Common Mistakes and How to Fix Them
- Too many slogans. Fix by adding one human detail per verse. Slogans without people feel empty.
- Preachy language. Fix by showing instead of telling. Use objects and actions to prove your point.
- Overly complex melody. Fix by narrowing range and simplifying rhythm for the chorus. A crowd must be able to sing the hook on instinct.
- Ambiguous demand. Fix by naming the action you want listeners to take. Vague anger does not move a crowd.
- Romanticizing violence. Fix by offering alternative strategies for disruption that are legal and effective. Creativity is the safest weapon.
Lyric Templates You Can Steal and Rewrite
Template 1: The Banner
Verse: Concrete scene with object and time. Example the coffee shop closes at two and we chalk the windows anyway.
Pre chorus: Small escalation. Example they call the owner and he shakes his head.
Chorus: Chant that names the demand. Example we will reopen this town with our voices.
Template 2: The Testimony
Verse: First person detail of harm. Example I lost my hours and my rent did not stop.
Chorus: Collective response in we. Example we are not disposable we are alive.
Bridge: Offer an action. Example tonight we gather names and tomorrow we file claims.
Editing Passes That Save Songs
- Truth pass. Underline any abstract word. Replace with a concrete detail.
- Prosody pass. Speak the song and match stressed syllables to beats.
- Crowd test pass. Teach the chorus to five strangers. If two sing the whole chorus back without help you are in good shape.
- Responsibility pass. Check for names of vulnerable people and potential calls to illegal acts. Rework if necessary.
Frequently Asked Questions
What is the best voice for a revolution song
There is no single best voice. Use first person for intimacy. Use we for chants meant to include listeners. Use you to confront. The right voice depends on whether you want the song to comfort, to galvanize, or to accuse.
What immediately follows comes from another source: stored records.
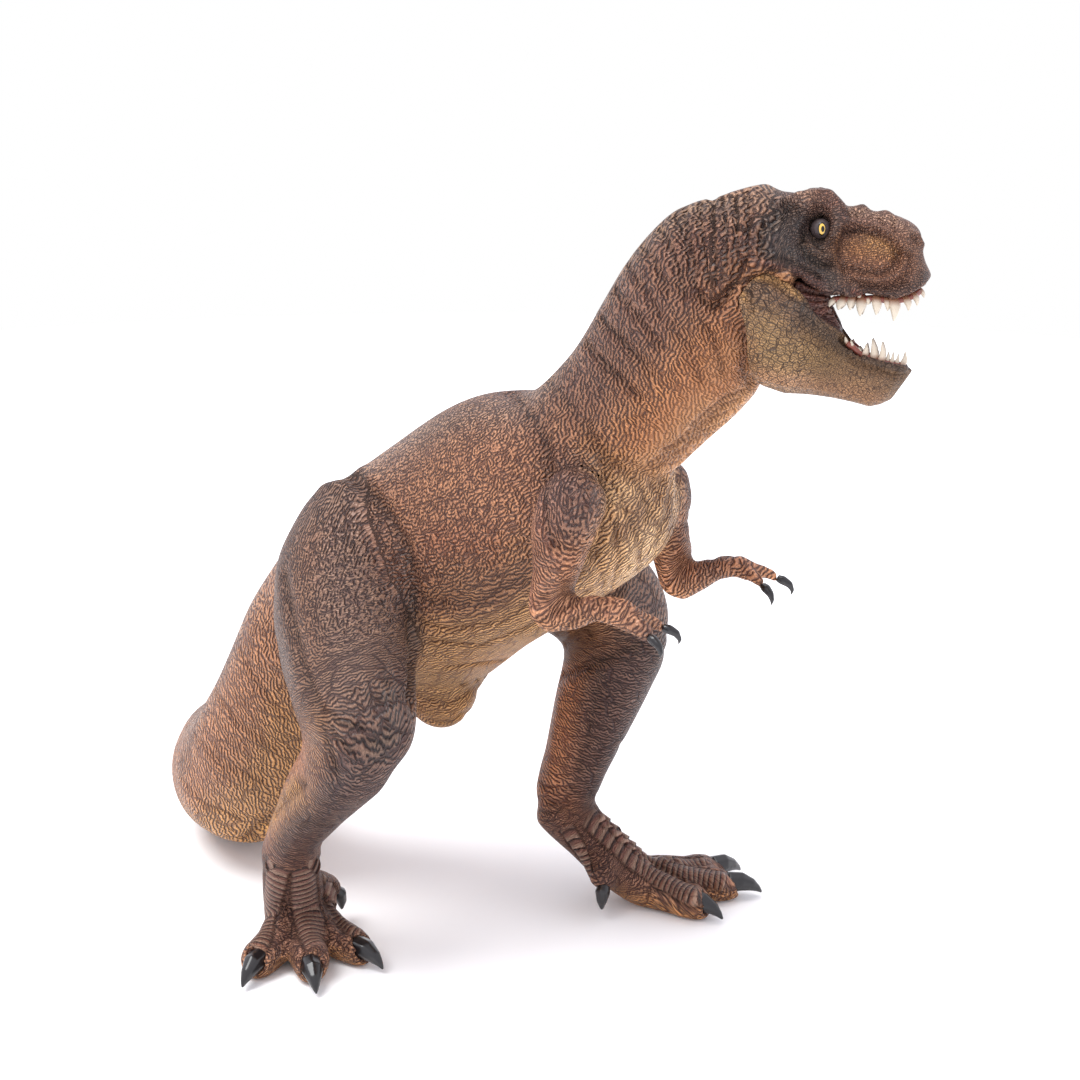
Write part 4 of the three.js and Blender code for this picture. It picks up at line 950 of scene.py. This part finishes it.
neck_folds = [
    (0.75, 1.05, 690, 190, 683, 215, 688, 245, 696, 275),
    (0.75, 1.05, 702, 188, 698, 215, 702, 250, 706, 282),
    (0.75, 1.05, 712, 188, 711, 215, 713, 250, 713, 285),
    (0.75, 1.05, 722, 188, 723, 215, 724, 250, 722, 280),
    (0.75, 1.05, 733, 188, 735, 215, 736, 250, 733, 272),
    (0.75, 0.9, 745, 190, 748, 215, 748, 245, 744, 265),
    (1, 1.35, 744, 262, 734, 284, 722, 302, 712, 308, 703, 304, 699, 296),
    (1.4, -0.4, 735, 296, 720, 314, 704, 316), (0.9, 0.83, 668, 204, 678, 224, 686, 250, 694, 290),
    (0.9, 0.75, 654, 220, 668, 242, 678, 270, 684, 296), (0.9, 0.83, 640, 242, 656, 264, 668, 292),
    (0.9, 0.75, 628, 264, 646, 290, 660, 316), (0.9, 0.75, 615, 290, 640, 318, 660, 346),
    (0.9, 0.75, 600, 318, 628, 348, 652, 372), (0.9, 0.75, 586, 344, 612, 372, 640, 398),
    (1, 0.45, 672, 322, 690, 350, 700, 380), (1, 0.45, 700, 318, 716, 345, 722, 372),
    (1.1, 0.75, 752, 386, 744, 372, 746, 350, 742, 326),
]
throat_ribs = [
    (0.9, 0.9, 744, 393, 727, 399, 709, 413, 693, 427), (0.9, 0.9, 739, 402, 724, 408, 706, 424, 687, 436),
    (0.9, 0.9, 733, 412, 718, 419, 699, 433, 677, 444), (0.9, 0.9, 726, 422, 712, 430, 690, 442, 665, 452),
    (0.9, 0.9, 717, 433, 702, 439, 681, 452, 659, 460), (0.9, 0.9, 708, 443, 693, 449, 671, 460, 649, 466),
    (0.9, 0.9, 697, 453, 684, 458, 662, 467, 640, 472), (0.9, 0.85, 686, 462, 671, 467, 649, 474, 631, 478),
]
tail_folds = [
    (1.4, 0.7, 302, 786, 275, 812, 240, 846), (4.0, 0.5, 262, 600, 280, 660, 292, 720, 298, 770),
    (0.9, 0.3, 240, 650, 262, 690, 285, 720), (0.9, 0.3, 215, 690, 240, 725, 275, 750),
    (0.9, 0.3, 195, 735, 222, 765, 262, 782), (0.9, 0.3, 182, 780, 205, 805, 240, 818),
]
far_leg_folds = [
    (1.4, 0.8, 556, 676, 580, 668, 612, 656, 642, 644), (4.0, -0.6, 620, 600, 640, 625, 655, 650),
    (2.4, -0.4, 560, 705, 556, 740, 552, 775), (1.8, 0.5, 596, 690, 590, 730, 578, 770),
    (0.9, 0.4, 534, 798, 548, 802, 566, 800), (0.8, 0.3, 538, 782, 552, 790, 572, 790),
    (0.8, 0.3, 538, 812, 552, 812, 568, 806), (0.9, 0.3, 590, 796, 608, 800),
]

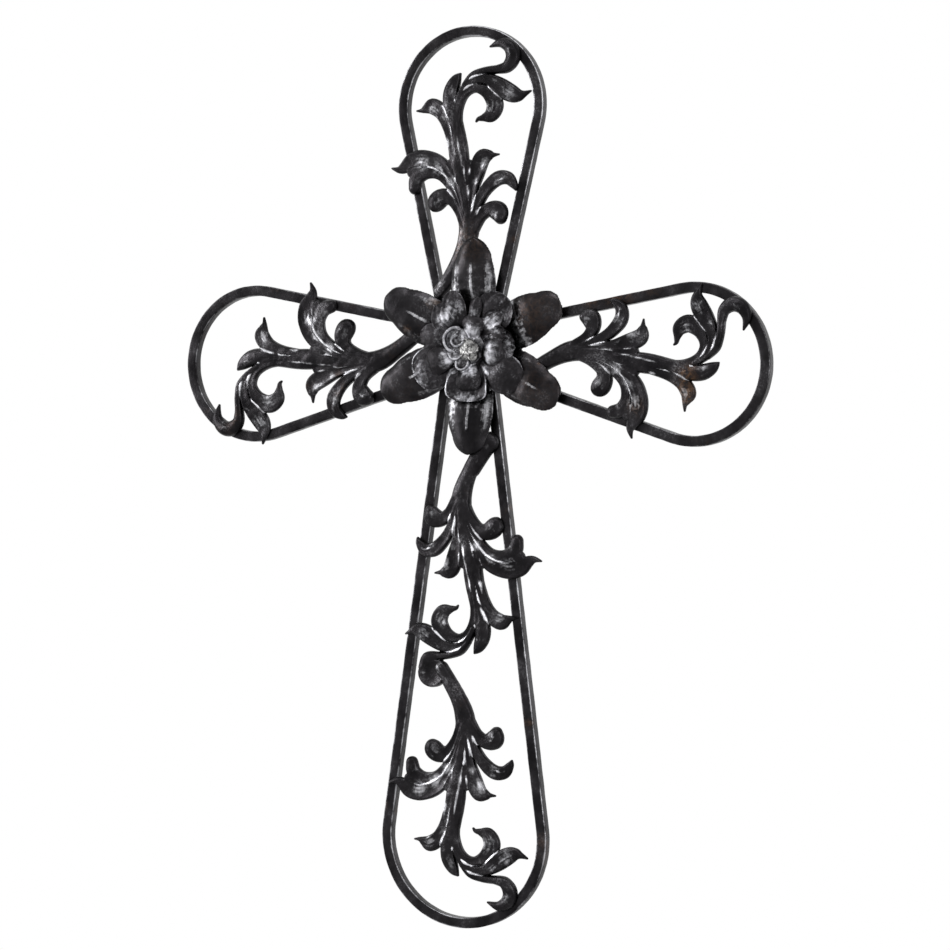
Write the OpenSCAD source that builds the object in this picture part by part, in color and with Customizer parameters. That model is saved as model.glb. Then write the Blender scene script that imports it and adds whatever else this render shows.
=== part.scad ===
// Hanging cross of wrought iron: four looped arms of square bar, five leaf scrolls
// laid on the bars' front faces, and a layered iron flower over the crossing.
// Millimetres, +Z up, front toward -Y, wall side on the plane y = 0.
// The origin is the hanging point: the lowest face of the top loop's crown, at the wall.

/* [Bar] */
// Side of the square bar that the four arms are bent from
bar = 9.5; // [6:0.5:14]

/* [Arms] */
// From the crossing up to the centre of the top loop's bend
top_reach = 215.4; // [170:1:270]
// From the crossing out to the centre of each side loop's bend
side_reach = 215; // [170:1:270]
// From the crossing down to the centre of the long lower loop's bend
foot_reach = 432.5; // [400:1:520]
// Centre-line radius of the bends of the top and side loops
loop_r = 66.4; // [52:0.5:82]
// Centre-line radius of the lower loop's bend
foot_r = 76.1; // [60:0.5:92]
// How far the centres of the side loops lie below the crossing
side_drop = 12.65; // [0:0.5:20]

/* [Crossing] */
// Half the distance between the two upper inner corners
upper_corner_x = 23.2; // [18:0.2:28]
// Half the distance between the two lower inner corners
lower_corner_x = 20.85; // [17:0.2:26]
// Height of the inner corners above and below the crossing
corner_z = 19.65; // [15:0.2:25]

/* [Leaf scrolls] */
// Thickness of a scroll's stem and of the crown of its leaves
leaf_crown = 8; // [5:0.5:11]
// Thickness of a scroll at the rim of its leaves
leaf_rim = 2; // [1:0.25:3]
// Size of the top scroll against its loop
top_scroll_size = 0.985; // [0.95:0.001:1.02]
// Size of the left scroll against its loop
left_scroll_size = 1.002; // [0.95:0.001:1.02]
// Size of the right scroll against its loop
right_scroll_size = 0.963; // [0.94:0.001:1.02]
// Size of the upper stem scroll against the pattern
upper_stem_scroll_size = 0.973; // [0.96:0.001:0.98]
// Size of the lower stem scroll against the pattern
lower_stem_scroll_size = 0.979; // [0.965:0.001:0.985]

/* [Flower] */
// Sheet thickness of the three rings of petals
petal_sheet = 2; // [1:0.25:3]
// Radius to the tips of the outer petals
outer_tip_r = 100; // [85:1:120]
// Radius to the tips of the middle petals
middle_tip_r = 52; // [44:1:60]
// Radius to the tips of the inner petals
inner_tip_r = 33; // [27:1:38]
// Radius of the bud in the middle of the flower
bud_r = 11; // [8:0.5:12]
// Gap left between the outer petals and the stems that pass under them
petal_gap = 0.8; // [0.3:0.1:3]

/* [Hidden] */
$fn = 96;

iron = [0.16, 0.15, 0.15];
leaf_iron = [0.22, 0.21, 0.21];
petal_iron = [0.27, 0.26, 0.27];
bud_iron = [0.5, 0.5, 0.5];

// ---- The bars' layout, in plan [x, z] from the crossing -----------------------------------

crossing_z = -(top_reach + loop_r - bar / 2);
upper_right = [upper_corner_x, corner_z];
upper_left = [-upper_corner_x, corner_z];
lower_right = [lower_corner_x, -corner_z];
lower_left = [-lower_corner_x, -corner_z];
top_centre = [0, top_reach];
right_centre = [side_reach, -side_drop];
left_centre = [-side_reach, -side_drop];
foot_centre = [0, -foot_reach];
mitre_cut = 6 * bar;
side_bite = 0.005;       // how far a loop's straight sides are let into its bend

function bearing(from, to) = atan2(to.y - from.y, to.x - from.x);
function unit(v) = v / norm(v);
function on_circle(c, r, a) = c + r * [cos(a), sin(a)];
// Angle, seen from the bend's centre, at which a straight leg from the corner p touches it
function touch_angle(c, r, p, side) = bearing(c, p) + side * acos(r / norm(p - c));
function leg_direction(c, r, p, side) = unit(on_circle(c, r, touch_angle(c, r, p, side)) - p);

// Directions in which the two legs leave each inner corner, one toward the upright's loop
// and one toward the side's loop
upper_leg_up = leg_direction(top_centre, loop_r, upper_right, 1);
upper_leg_out = leg_direction(right_centre, loop_r, upper_right, -1);
lower_leg_down = leg_direction(foot_centre, foot_r, lower_right, -1);
lower_leg_out = leg_direction(right_centre, loop_r, lower_right, 1);

function mirrored(v) = [-v.x, v.y];

module plan(p) {
    translate([p.x, 0, crossing_z + p.y]) children();
}

// Outline whose straight sides run into the circle of radius r + off at the angles from and to.
// The sides run parallel to the legs' middle lines through the corners a and b, and past them
// by back.
module tear_outline(c, r, a, b, from, to, off, back) {
    at_a = on_circle([0, 0], 1, from);
    at_b = on_circle([0, 0], 1, to);
    touch_r = r + off - side_bite;
    translate(c) circle(r = r + off, $fn = 180);
    polygon([a - back * unit(c + r * at_a - a) + off * at_a, c + touch_r * at_a, c,
             c + touch_r * at_b, b - back * unit(c + r * at_b - b) + off * at_b]);
}

// Everything beyond the mitre at corner p, between this bar and its neighbour
module beyond_mitre(p, own, neighbour) {
    face = unit(own - neighbour);
    translate(p)
        rotate(atan2(face.y, face.x))
            translate([-mitre_cut, -mitre_cut / 2]) square(mitre_cut);
}

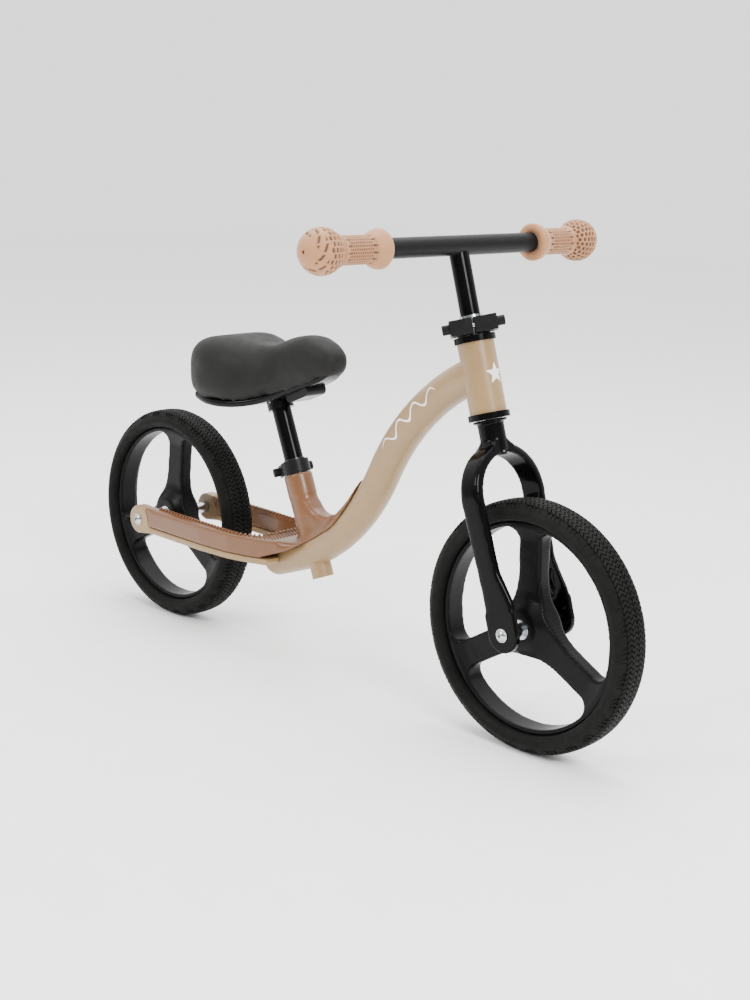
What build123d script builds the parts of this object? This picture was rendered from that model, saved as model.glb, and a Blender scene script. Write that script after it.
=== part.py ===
"""Child's balance bike: a cast and welded frame, a steered fork, two spoked wheels with foam tyres,
a height-adjustable handlebar and a height-adjustable saddle.

Frame of the part: +X is forward, +Y is the rider's left, +Z is up.  The origin is on the ground,
midway between the wheels.  All sizes are in millimetres.
"""
from build123d import *
import math
import os

# ------------------------------------------------------------------ driving dimensions
wheelbase = 630.0
tyre_radius = 142.0          # 12 inch foam tyre
tyre_width = 46.0
steer_tilt = 17.9            # steering axis, degrees back from the vertical
steer_offset = 6.4           # the axis passes this far behind the front axle
seat_tilt = 23.1             # seat post, degrees back from the vertical
running = 0.03               # radial clearance of a turning or sliding fit
soft_gap = 0.3               # clearance beside parts that turn past each other

# wheels
tyre_depth = 23.0            # from the tread down to the rim
rim_wall = 6.0
rim_half_width = 14.0
web_half_width = 9.0
hub_half_width = 20.5
hub_r = 21.0
spoke_width = 30.0
spoke_angles = (0.0, 120.0, 240.0)
front_wheel_turn = 92.0      # resting angle of the first spoke, from forward towards up
rear_wheel_turn = 86.0
window_root_fillet = 92.0
window_corner_fillet = 13.0
panel_length = 46.0          # shallow inset on one spoke
panel_width = 19.0
panel_depth = 0.8
bearing_od = 22.0
bearing_width = 6.0
axle_d = 10.0
axle_bolt_d = 6.0
spacer_od = 15.0
washer_thickness = 1.0
bolt_head_d = 13.5
bolt_head_height = 3.8
bolt_hex_r = 2.3
bolt_reach = 24.0            # how far a bolt's hole runs into the axle

# steering column, heights are along the steering axis from the level of the axle
neck_top = 228.5
head_low = 236.0             # lower end of the head tube
head_high = 314.5            # upper end of the head tube
steerer_od = 25.4
steerer_wall = 1.57
bearing_ring = 2.3           # thickness of the headset bearing's ring
cup_wall = 2.0
head_wall = 3.5
cup_flange = 2.8             # how far the cup's flange stands out from the head tube
cup_height = 7.0
cup_skirt = 12.0
steerer_high = 344.0
bar_height = 421.5
bar_forward = 3.0            # the bar's axis lies this far ahead of the steering axis
stem_low = 262.0
stem_wall = 1.6

# fork
leg_outer_top = 57.5         # half the outer width of the arch
leg_outer_low = 51.0         # half the outer width at the dropouts
leg_wall_top = 11.0
leg_wall_low = 8.0
arch_centre = 144.0
leg_depth = 27.0
dropout_width = 40.0
neck_wall = 2.05

# handlebar and grips
bar_od = 22.2
bar_wall = 1.6
bar_half = 218.0
grip_inner = 121.0
grip_ball = 206.0
grip_ball_r = 24.5
grip_flange_r = 21.5
grip_body_r = 15.2

# frame
main_od = 40.0
main_wall = 2.0
main_bends = [290, 260]      # radii of the two bends, from the head tube back
cover_thickness = 3.5        # casting over the main tube
web_half_thickness = 13.0
stay_outer = 66.0            # half the outer width of the rear fork of the frame
stay_inner = 50.0
stay_top = 160.0
stay_seam = 134.5            # height where the upper casting meets the lower one
stay_low = 126.5
dropout_r = 19.0
joint_low = 24.0             # the slanted joint with the dropouts, from the rear axle
joint_high = 14.0
slot_front = 217.0           # from the rear axle to the front end of the wheel slot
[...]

Often mixing voices across sections gives the best effect. For example a verse in I and a chorus in we moves the personal into the communal.
How do I avoid sounding preachy
Show scenes instead of issuing commands. Use objects and actions to prove your point. Let the chorus do the rallying while verses deliver evidence. Humor can help too. A smart joke can land truth without lecturing.
Can revolution songs be apolitical
Yes. Songs about personal revolt or cultural change can feel revolutionary without addressing formal politics. That can be powerful for listeners who want transformation in their private lives. Be clear about the scale of your claim. A personal revolution lyric can still function as a protest when it resonates with others.
Should I include specific names or places
Specific names and places can make a song feel immediate and real. Check facts. Consider safety. If naming a person could put someone at risk, use a specific but safer detail instead like a job, a landmark, or a time of day. Specificity builds trust but not at the cost of harm.
How long should the chorus be
Keep choruses short and repeatable. One to three short lines work best. A chant that is too long becomes difficult for a crowd to memorize. If you need complexity include it in a bridge or verse while keeping the chorus minimalist.
What is a post chorus and should I use one
A post chorus is a short repeated tag that follows the chorus. It can be a one word chant, a rhythmic syllable, or a tiny melodic hook. Use it if you want an additional earworm or a single phrase that can be shouted alone at a rally.
How do I write revolution lyrics that stand the test of time
Pair specific images with universal values. Use concrete scenes so the song captures a moment. Use a chorus that names a universal need like freedom, home, or dignity. Songs that are both document and hymn stay useful after the immediate event.